In considering MRL’s petition, STB must consider the implications it may have on employees in the context of future transactions, including mergers, consolidations, line sales, and line acquisition. The Board has a statutory obligation to “require [a] rail carrier to provide a fair arrangement at least as protective of the interests of employees who are affected by the transaction” (49 U.S.C. § 11326(a)). However, the application of these protective arrangements differs depending on the class of the railroad. For example, New York Dock conditions are imposed on consolidation and merger transactions that involve at least one Class I carrier or two Class II carriers. Conversely, they do not apply in the event of such a transaction between a Class II and Class III carrier. Therefore, increasing the Class I threshold could prevent MRL employees from benefiting from labor protective conditions that would have applied if it became a Class I that engaged in a transaction with a Class III railroad. Given that MRL’s petition largely relies on its claims of unique status as a large regional railroad, if STB grants its petition we urge the Board to also adopt unique conditions for the carrier. If the Board finds it necessary to relieve MRL of financial reporting requirements it should continue to maintain the application of protective arrangements that would otherwise apply if MRL were to become a Class I railroad under current thresholds.
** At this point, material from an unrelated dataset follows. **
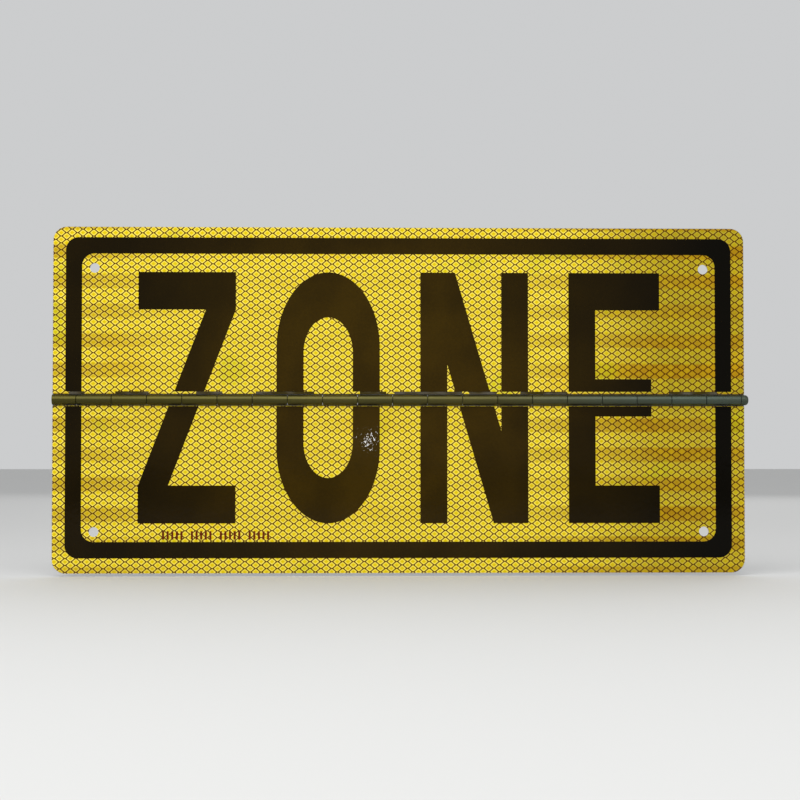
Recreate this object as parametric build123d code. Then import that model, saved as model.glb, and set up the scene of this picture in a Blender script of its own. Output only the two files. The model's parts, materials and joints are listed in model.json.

We also reject the conclusion that the intent of the 1992 decision was to preempt large regional carriers from ever being deemed Class I carriers. Additionally, MRL’s invocation of the 1979 exemption of terminal and switching railroads does not have applicability to the operations that MRL seeks to address in this petition. We do not believe that changes to the industry since 1992 necessitate an increase to the existing threshold, or that the current state of the industry should preclude the classification of MRL as a Class I railroad.

It should also be noted that MRL’s position is entirely reliant on the stated conclusions of the 1992 decision. As MRL notes in its own petition, a 2000 petition to increase the Class I threshold filed by Wisconsin Central (WC) was likely to be rejected before the petition was rendered moot by Canadian National Railway Company’s acquisition of WC. STB stated that “because railroads with operating revenues of more than [the current Class I revenue threshold] are clearly large entities for which financial reporting is reasonable and not unduly burdensome” it may be appropriate to consider large regional railroads as Class I carriers under existent thresholds. MRL’s discussion of this determination is little more than a hasty dismissal of the Board’s consideration because a similar determination would be unfavorable to the current petition. MRL has not adequately demonstrated that the Board’s inclinations in 2000 should inherently be supplanted by the 1992 decision.

Further, in order to justify an increase in Class I thresholds, it is incumbent on MRL to demonstrate that the regulatory impact of becoming a Class I carrier would be overly burdensome. However, MRL is only able to document that it could “be required to hire a minimum of one dedicated accounting employee, at a fully burdened cost nearing $150,000”. It does not attempt to quantify further costs, but assures the Board that these costs would be untenable. Given that the Board has rarely made changes to its revenue thresholds, claims of undue regulatory burdens must be clearly substantiated. If MRL is unable to do so at this time, the Board must refuse to grant its petition.

It is also unclear that MRL has a demonstrable need for a change to the revenue threshold. In its petition, MRL reports a 2018 total revenue of approximately $398,374,000. It does not provide its 2018 operating revenue, nor does it provide any data to support its claim that it reasonably expects to exceed the current Class I threshold within two years. If MRL does not intend to provide any additional supporting data, it is unclear on what basis the STB could determine that MRL is likely to approach the current Class I threshold and require regulatory relief.

Finally, while outside the jurisdiction of the STB, we note that multiple federal agencies make use of STB’s classifications for key safety rules. For example, TSA’s recent final rule “Security Training for Surface Transportation Employees” (85 FR 16456), only requires statutorily mandated security training for employees of Class I railroads. TSA states that it has done so as it has “determined the highest risk freight railroads are those designated as Class I, based on their revenue and the Nation’s dependence on these systems.” High-profile rulemakings on grade crossing safety, Amtrak performance metrics, and crew size have also invoked STB’s railroad classifications. We express concern that modifications of existing thresholds will allow MRL or like carriers to evade critical safety regulations along with the economic regulations imposed by the STB.

We call on STB to reject MRL’s petition to increase the revenue threshold for Class I classification. MRL has failed to demonstrate that becoming a Class I will induce a meaningful regulatory burden, that it has a reasonable expectation of requiring such relief, or that modifications to existing thresholds will result in promoting equitable conditions for employees. We look forward to working with the Board on this issue going forward.

 

Sincerely,

Larry I. Willis
President

[1] Attached is a list of TTD’s 33 affiliated unions.